Eventually, Tucker and Jackson end up in England, for a good-enough reason. In Gooleness, because Annie came to see Tucker, and that gave Tucker one more chance to run away from something.

And, at that point in the novel, it's pretty clear Tucker has been running, whenever he had a chance, since that day in 1986. But the novel Juliet, Naked might just be the story of how he stops running.

Maybe. Or maybe he just walks, at a slower pace.

Hornby's characters are rarely "happy," in the same ways people in real life aren't "happy." Happiness is a moment, not a state, and life is full of a million other less-pleasant moments, too. So a reader expecting Annie to "cure" Tucker or for the two of them to settle down blissfully together on either side of the Atlantic is looking in the wrong book.

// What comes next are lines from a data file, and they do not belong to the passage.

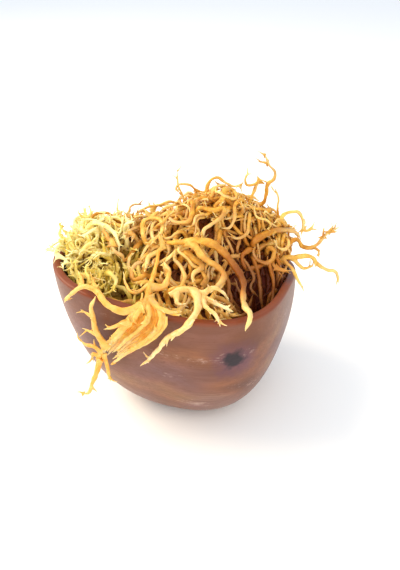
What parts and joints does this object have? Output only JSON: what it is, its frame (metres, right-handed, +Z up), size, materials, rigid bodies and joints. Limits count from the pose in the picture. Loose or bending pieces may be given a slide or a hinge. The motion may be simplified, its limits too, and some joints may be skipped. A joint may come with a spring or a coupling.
{
  "type": "bowl of dried irish moss",
  "caption": "Dried irish moss heaped in a rounded square wooden bowl, curling out at the top and side and draped over the rim.",
  "frame": {"origin": "middle of the bowl's flat foot, on the surface that it stands on", "axes": "+Z up; +X to the right of someone who faces the side that the moss drapes over, so -Y points to them"},
  "size_m": [0.1762, 0.1525, 0.1539],
  "materials": {
    "wood": "oiled hardwood, satin",
    "golden": "dried seaweed, golden brown, semi-translucent",
    "amber": "dried seaweed, amber, semi-translucent",
    "pale": "dried seaweed, pale straw, matt",
    "green": "dried seaweed, yellow green, matt"
  },
  "bodies": {
    "root": {"bowl": "wood", "draped_frond": "amber", "arched_frond": "golden", "rim_sprig": "pale", "crown_bunch": "golden", "right_bunch": "golden", "centre_bunch": "golden", "front_bunch": "golden", "hollow_bunch": "golden", "back_left_bunch": "golden", "back_right_bunch": "golden", "pale_tuft": "pale", "green_tuft": "green"}
  },
  "joints": []
}
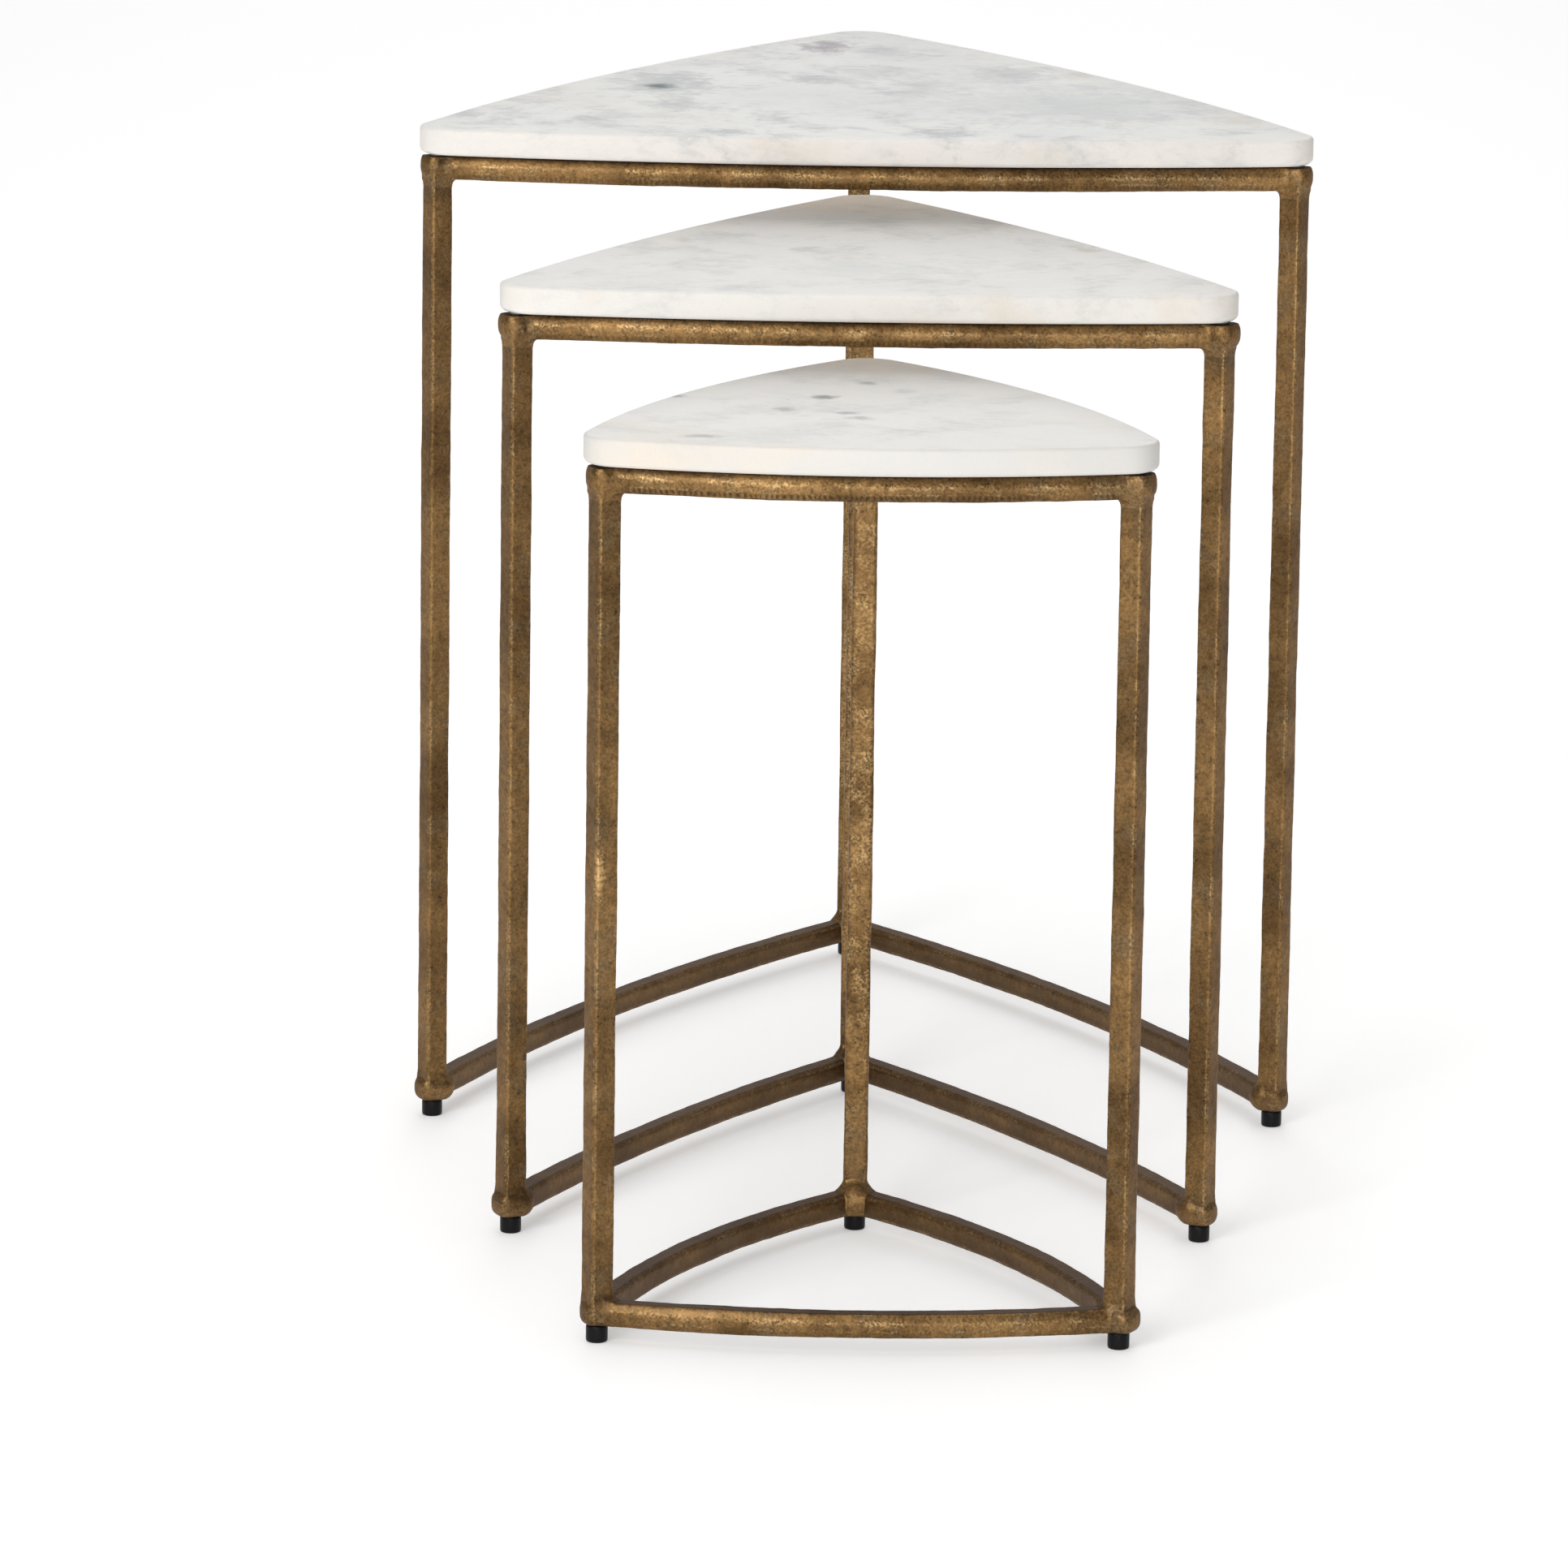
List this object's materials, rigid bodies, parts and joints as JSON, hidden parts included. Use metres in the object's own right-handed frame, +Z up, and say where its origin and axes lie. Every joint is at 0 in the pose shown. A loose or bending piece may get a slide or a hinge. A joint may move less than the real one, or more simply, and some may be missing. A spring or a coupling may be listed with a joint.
{
  "type": "nesting tables",
  "caption": "Set of nesting side tables: rounded-triangle stone tops on welded square-bar brass frames that slide in under one another.",
  "frame": {"origin": "on the floor, under the middle of the set as it stands staggered", "axes": "+Z up; the tables pull out towards -Y; X = 0 is the plane of symmetry of all three tables"},
  "size_m": [0.536, 1.0007, 0.61],
  "materials": {
    "marble": "honed",
    "antique_brass": "aged, dark",
    "black_nylon": "satin",
    "clear_pad": "soft, translucent",
    "zinc_steel": "plain"
  },
  "bodies": {
    "large_table": {"large_marble_top": "marble", "large_top_pads": "clear_pad", "large_top_rail_front": "antique_brass", "large_top_rail_left": "antique_brass", "large_top_rail_right": "antique_brass", "large_base_rail_left": "antique_brass", "large_base_rail_right": "antique_brass", "large_leg_left": "antique_brass", "large_top_knuckle_left": "antique_brass", "large_foot_knuckle_left": "antique_brass", "large_leg_right": "antique_brass", "large_top_knuckle_right": "antique_brass", "large_foot_knuckle_right": "antique_brass", "large_leg_back": "antique_brass", "large_top_knuckle_back": "antique_brass", "large_foot_knuckle_back": "antique_brass", "large_glides": "black_nylon", "large_glide_studs": "zinc_steel"},
    "medium_table": {"medium_marble_top": "marble", "medium_top_pads": "clear_pad", "medium_top_rail_front": "antique_brass", "medium_top_rail_left": "antique_brass", "medium_top_rail_right": "antique_brass", "medium_base_rail_left": "antique_brass", "medium_base_rail_right": "antique_brass", "medium_leg_left": "antique_brass", "medium_top_knuckle_left": "antique_brass", "medium_foot_knuckle_left": "antique_brass", "medium_leg_right": "antique_brass", "medium_top_knuckle_right": "antique_brass", "medium_foot_knuckle_right": "antique_brass", "medium_leg_back": "antique_brass", "medium_top_knuckle_back": "antique_brass", "medium_foot_knuckle_back": "antique_brass", "medium_glides": "black_nylon", "medium_glide_studs": "zinc_steel"},
    "small_table": {"small_marble_top": "marble", "small_top_pads": "clear_pad", "small_top_rail_front": "antique_brass", "small_top_rail_left": "antique_brass", "small_top_rail_right": "antique_brass", "small_base_rail_front": "antique_brass", "small_base_rail_left": "antique_brass", "small_base_rail_right": "antique_brass", "small_leg_left": "antique_brass", "small_top_knuckle_left": "antique_brass", "small_foot_knuckle_left": "antique_brass", "small_leg_right": "antique_brass", "small_top_knuckle_right": "antique_brass", "small_foot_knuckle_right": "antique_brass", "small_leg_back": "antique_brass", "small_top_knuckle_back": "antique_brass", "small_foot_knuckle_back": "antique_brass", "small_glides": "black_nylon", "small_glide_studs": "zinc_steel"}
  },
  "joints": [
    {"name": "medium_table_slide", "type": "slide", "parent": "large_table", "child": "medium_table", "axis": [0, 1, 0], "range_m": [-0.14, 0.308]},
    {"name": "small_table_slide", "type": "slide", "parent": "medium_table", "child": "small_table", "axis": [0, 1, 0], "range_m": [-0.09, 0.267]}
  ]
}
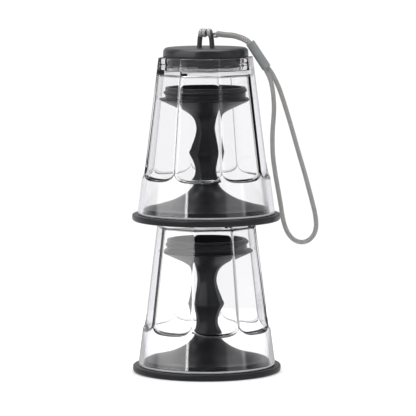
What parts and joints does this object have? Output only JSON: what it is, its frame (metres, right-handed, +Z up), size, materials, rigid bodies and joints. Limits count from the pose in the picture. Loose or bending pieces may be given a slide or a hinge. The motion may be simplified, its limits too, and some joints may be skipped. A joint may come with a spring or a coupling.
{
  "type": "camping goblet set",
  "caption": "Take-apart clear goblets with black feet and stems, packed into a screw-together lantern-shaped stack with a cap, hanging loop and wrist lanyard.",
  "frame": {"origin": "on the vertical axis, at the bottom of the lower foot", "axes": "+Z up the common axis of both goblets, -Y towards the front, +X towards the lanyard's side"},
  "size_m": [0.1198, 0.096, 0.2226],
  "materials": {
    "clear_plastic": "polished, fully clear",
    "black_plastic": "satin black moulding",
    "seal_rubber": "matt black",
    "steel": "plain zinc-plated",
    "grey_cord": "flat braided cord, warm light grey",
    "grey_sleeve": "mid grey, matt"
  },
  "bodies": {
    "lower_foot": {"lower_foot": "black_plastic", "lower_foot_seal": "seal_rubber", "lower_foot_gasket": "seal_rubber", "lower_stem": "black_plastic", "lower_stem_screw": "steel"},
    "lower_glass": {"lower_glass": "clear_plastic"},
    "stack_gasket": {"upper_foot_gasket": "seal_rubber"},
    "upper_foot": {"upper_foot": "black_plastic", "upper_foot_seal": "seal_rubber", "upper_stem": "black_plastic", "upper_stem_screw": "steel"},
    "upper_glass": {"upper_glass": "clear_plastic"},
    "cap_gasket": {"cap_gasket": "seal_rubber"},
    "cap": {"cap": "black_plastic", "cap_loop": "black_plastic", "lanyard_knot": "grey_cord", "lanyard_strand_back": "grey_cord", "lanyard_strand_front": "grey_cord", "lanyard_slider": "grey_sleeve", "lanyard_wrist_loop": "grey_cord"}
  },
  "joints": [
    {"name": "lower_glass_lift", "type": "slide", "parent": "lower_foot", "child": "lower_glass", "axis": [0, 0, 1], "range_m": [0, 0.09]},
    {"name": "stack_rise", "type": "slide", "parent": "lower_glass", "child": "stack_gasket", "axis": [0, 0, 1], "range_m": [0, 0.00533]},
    {"name": "stack_unscrew", "type": "hinge", "parent": "stack_gasket", "child": "upper_foot", "pos_m": [0, 0, 0.1012], "axis": [0, 0, 1], "range_deg": [0, 600]},
    {"name": "upper_glass_lift", "type": "slide", "parent": "upper_foot", "child": "upper_glass", "axis": [0, 0, 1], "range_m": [0, 0.09]},
    {"name": "cap_rise", "type": "slide", "parent": "upper_glass", "child": "cap_gasket", "axis": [0, 0, 1], "range_m": [0, 0.00533]},
    {"name": "cap_unscrew", "type": "hinge", "parent": "cap_gasket", "child": "cap", "pos_m": [0, 0, 0.2012], "axis": [0, 0, 1], "range_deg": [0, 600]}
  ],
  "couplings": [
    {"joint": "stack_rise", "follows": "stack_unscrew", "m_per_rad": 0.0005093},
    {"joint": "cap_rise", "follows": "cap_unscrew", "m_per_rad": 0.0005093}
  ]
}
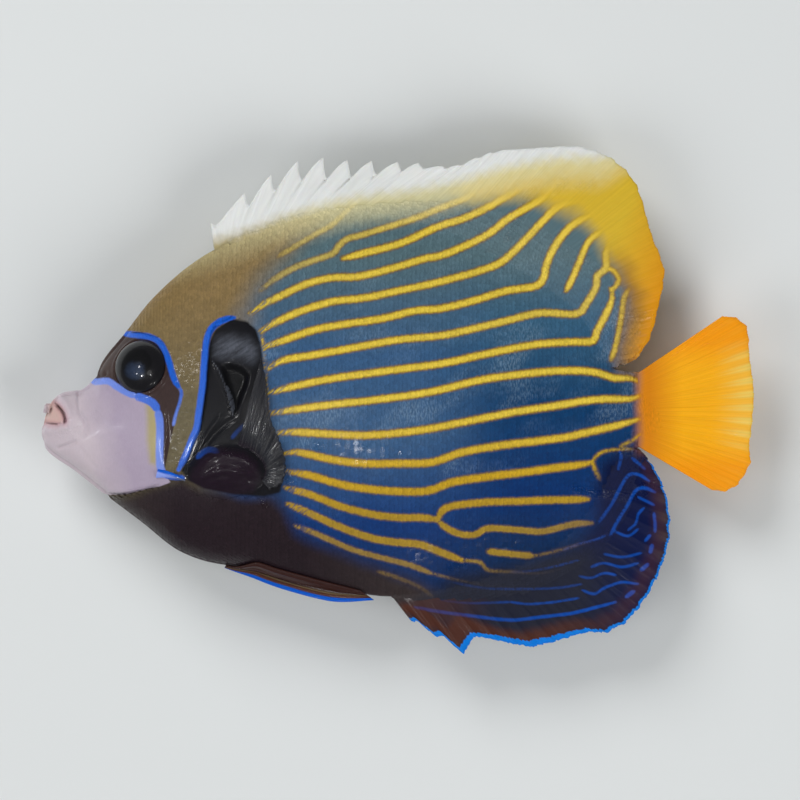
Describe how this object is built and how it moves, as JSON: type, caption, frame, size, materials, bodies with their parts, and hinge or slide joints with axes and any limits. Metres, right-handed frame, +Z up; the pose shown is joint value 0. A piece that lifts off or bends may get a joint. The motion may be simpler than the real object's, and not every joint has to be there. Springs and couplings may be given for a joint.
{
  "type": "emperor angelfish model",
  "caption": "Still, life-size emperor angelfish lying on its side: deep, flat, striped body with masked face, spiny back fin, rounded rear fins and fan tail.",
  "frame": {"origin": "on the floor under the middle of the bounding box of the fish, which lies on its right side", "axes": "+X from the snout to the tail, +Y from the belly to the back, +Z up, out of the fish's left side"},
  "size_m": [0.1502, 0.1072, 0.0264],
  "materials": {
    "skin": "wet scaled skin, deep blue with yellow stripes, olive nape, masked pale face",
    "eye": "wet black eye",
    "dorsal_fin": "wet membrane, white fringe in front, yellow behind",
    "anal_fin": "wet membrane, near black with blue lines and a bright blue edge",
    "tail_fin": "wet membrane, orange-yellow",
    "pectoral_fin": "wet grey membrane",
    "pelvic_fin": "wet rust-brown membrane with a blue front edge"
  },
  "bodies": {
    "root": {"head": "skin", "gill_cover_left": "skin", "gill_cover_right": "skin", "torso": "skin", "tail_stem": "skin", "eye_left": "eye", "eye_right": "eye", "dorsal_fin": "dorsal_fin", "anal_fin": "anal_fin", "tail_fin": "tail_fin", "pectoral_fin_left": "pectoral_fin", "pectoral_fin_right": "pectoral_fin", "pelvic_fin_left": "pelvic_fin", "pelvic_fin_right": "pelvic_fin"}
  },
  "joints": []
}
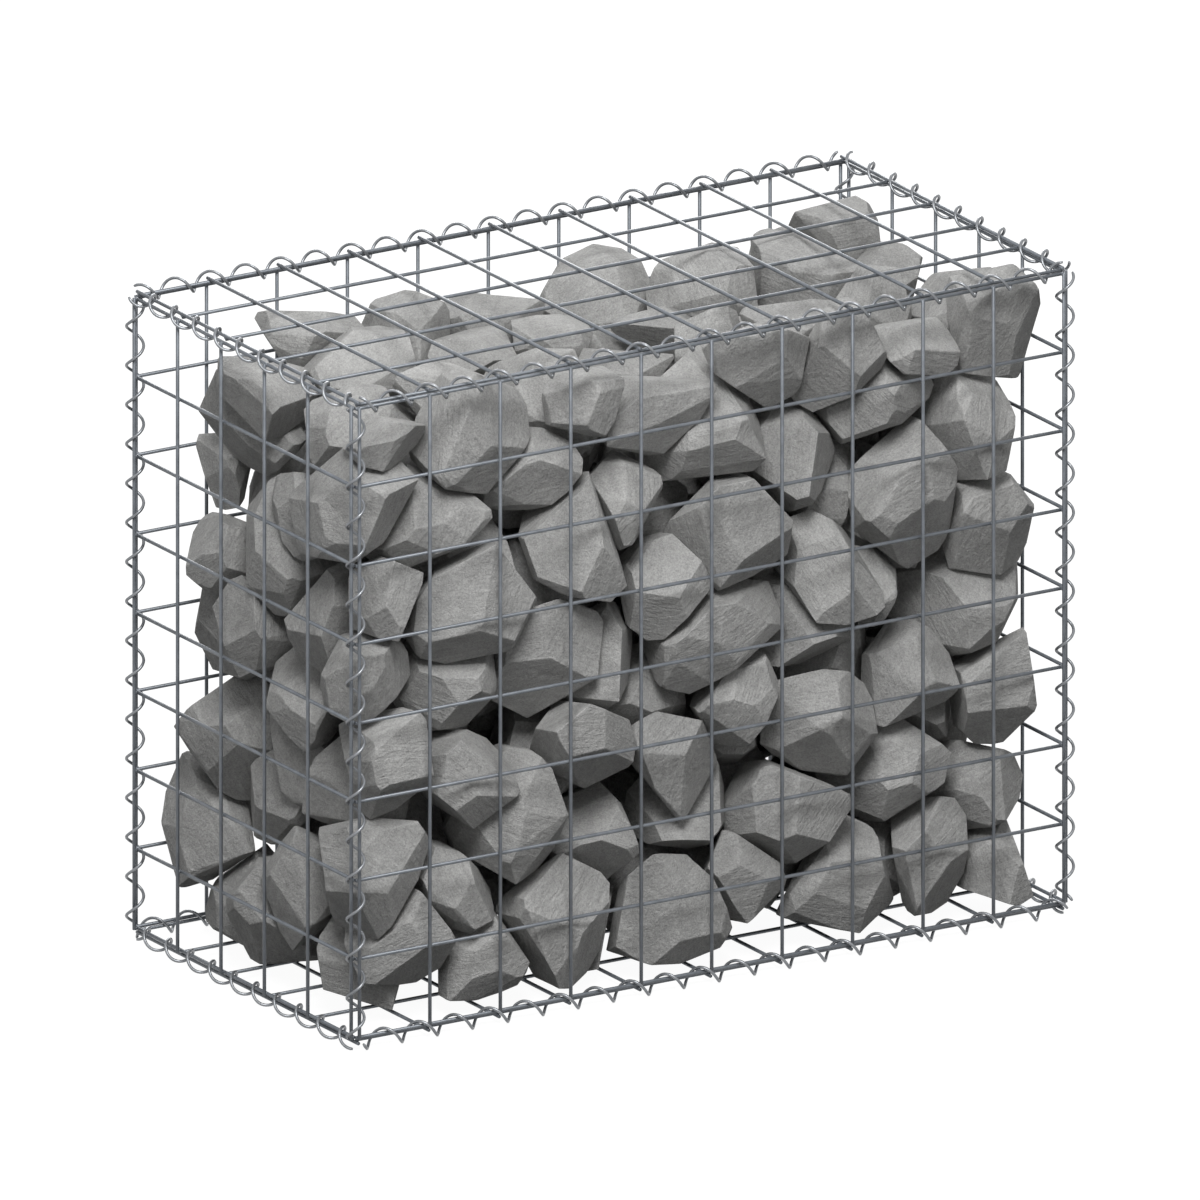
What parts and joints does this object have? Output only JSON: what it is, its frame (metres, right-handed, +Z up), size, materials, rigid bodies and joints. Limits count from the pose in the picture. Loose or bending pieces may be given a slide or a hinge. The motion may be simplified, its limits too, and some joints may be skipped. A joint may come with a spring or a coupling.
{
  "type": "stone-filled gabion basket",
  "caption": "Welded-mesh wire basket laced along its edges with spiral binders and filled with angular stone, used as a free-standing wall block.",
  "frame": {"origin": "bottom centre, on the ground under the lowest turns of the base spirals", "axes": "+X along the long side, +Y from the front to the back, +Z up"},
  "size_m": [1.0336, 0.5354, 0.833],
  "materials": {
    "mesh_wire": "galvanised",
    "spiral_wire": "bright galvanised",
    "stone": "rough broken faces"
  },
  "bodies": {
    "root": {"front_panel": "mesh_wire", "back_panel": "mesh_wire", "left_panel": "mesh_wire", "right_panel": "mesh_wire", "base_panel": "mesh_wire", "lid_panel": "mesh_wire", "spiral_top_front": "spiral_wire", "spiral_top_back": "spiral_wire", "spiral_top_left": "spiral_wire", "spiral_top_right": "spiral_wire", "spiral_base_front": "spiral_wire", "spiral_base_back": "spiral_wire", "spiral_base_left": "spiral_wire", "spiral_base_right": "spiral_wire", "spiral_corner_front_left": "spiral_wire", "spiral_corner_front_right": "spiral_wire", "spiral_corner_back_left": "spiral_wire", "spiral_corner_back_right": "spiral_wire", "stones_course_1": "stone", "stones_course_2": "stone", "stones_course_3": "stone", "stones_course_4": "stone", "stones_course_5": "stone", "stones_course_6": "stone", "stones_course_7": "stone"}
  },
  "joints": []
}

Juliet, Naked, again, is the story of a love triangle. And of a much more complex love shape surrounding Tucker, including the twenty-years-dead relationship with the woman who inspired Juliet and may, perhaps, not have been the amazingly wonderful perfect goddess that record seems to imply. (And who is?) But, mostly, it's the story of people who got stuck in their lives, and what happens at the moment they suddenly stick their heads up, realize how stuck they are, and try to do something about it.


[1] This is an antiquated term, and was an antiquated term when this edition was available. Then, it was an "uncorrected proof" or an "advance review copy." These days, I wonder how many books get a physically printed pre-publication publicity edition at all.